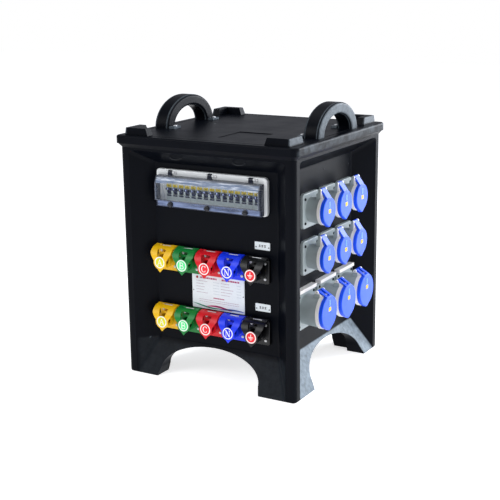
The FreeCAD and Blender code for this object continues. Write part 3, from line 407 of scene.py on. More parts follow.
def housing_scuff_and_highlight(tree, place):
    """Chalky grey on the housing: the sloping skirts under the side panels, partly wear and partly a painted
    highlight of the light from the right and behind; the lid's side lips, a thin painted edge highlight with
    some wear; the pads' outer sides, a painted highlight; and a little dust on the skirts at the front and
    the back. A skirt's face stands off the panel by its slope times the drop below its top edge."""
    panel, skirt_top, skirt_run = 195, 93, 50
    across, along, height = from_middle(tree, place, "housing")
    drop = add(tree, "Math", {0: skirt_top * MM, 1: height}, **LESS)
    face = add(tree, "Math", {0: drop, 1: skirt_run / skirt_top, 2: panel * MM}, operation="MULTIPLY_ADD")
    off = add(tree, "Math", {0: add(tree, "Math", {0: across, 1: face}, **LESS)}, **UNSIGNED)
    blots = add(tree, "TexNoise", {"Vector": place, "Scale": per_mm(45), "Detail": 4.0, "Roughness": 0.7})
    broken = add(tree, "MapRange", {0: blots, 1: 0.42, 2: 0.62})
    # The lid's side lips: a thin painted edge highlight with some wear, broken up by blots.
    lip = add(tree, "Math", {0: places(tree, (0.16, (across, 250.5, 253), (height, 598, 606))), 1: broken},
              **TIMES)
    low = (height, skirt_top + 2, skirt_top - 2)
    # Skirts under the side panels: partly wear, partly painted highlight of the light from the right and
    # behind. Pads' outer sides: painted highlight. Front and back skirts: a little dust.
    rest = places(tree, (0.75, (off, 3.2, 1.2), low, (along, 214, 208)),
                  (0.3, (height, 621, 624), (across, 225, 229.5)),
                  (0.035, (along, 193, 198), low, (across, 219, 212)))
    return add(tree, "Math", {0: rest, 1: lip}, **LARGEST)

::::

**THE EXERCISE:**
Take the data above and return it exactly.

**COMPLETED EXERCISE:**
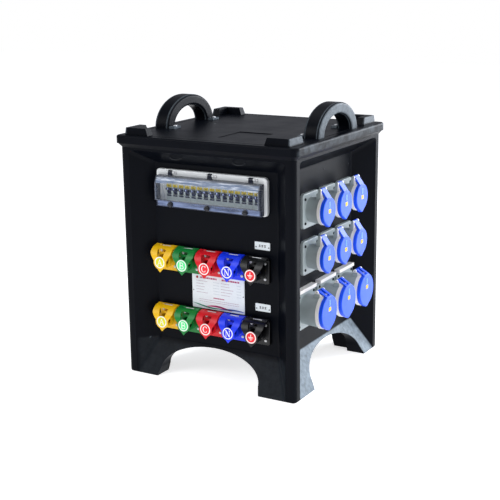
The FreeCAD and Blender code for this object continues. Write part 3, from line 407 of scene.py on. More parts follow.
def housing_scuff_and_highlight(tree, place):
    """Chalky grey on the housing: the sloping skirts under the side panels, partly wear and partly a painted
    highlight of the light from the right and behind; the lid's side lips, a thin painted edge highlight with
    some wear; the pads' outer sides, a painted highlight; and a little dust on the skirts at the front and
    the back. A skirt's face stands off the panel by its slope times the drop below its top edge."""
    panel, skirt_top, skirt_run = 195, 93, 50
    across, along, height = from_middle(tree, place, "housing")
    drop = add(tree, "Math", {0: skirt_top * MM, 1: height}, **LESS)
    face = add(tree, "Math", {0: drop, 1: skirt_run / skirt_top, 2: panel * MM}, operation="MULTIPLY_ADD")
    off = add(tree, "Math", {0: add(tree, "Math", {0: across, 1: face}, **LESS)}, **UNSIGNED)
    blots = add(tree, "TexNoise", {"Vector": place, "Scale": per_mm(45), "Detail": 4.0, "Roughness": 0.7})
    broken = add(tree, "MapRange", {0: blots, 1: 0.42, 2: 0.62})
    # The lid's side lips: a thin painted edge highlight with some wear, broken up by blots.
    lip = add(tree, "Math", {0: places(tree, (0.16, (across, 250.5, 253), (height, 598, 606))), 1: broken},
              **TIMES)
    low = (height, skirt_top + 2, skirt_top - 2)
    # Skirts under the side panels: partly wear, partly painted highlight of the light from the right and
    # behind. Pads' outer sides: painted highlight. Front and back skirts: a little dust.
    rest = places(tree, (0.75, (off, 3.2, 1.2), low, (along, 214, 208)),
                  (0.3, (height, 621, 624), (across, 225, 229.5)),
                  (0.035, (along, 193, 198), low, (across, 219, 212)))
    return add(tree, "Math", {0: rest, 1: lip}, **LARGEST)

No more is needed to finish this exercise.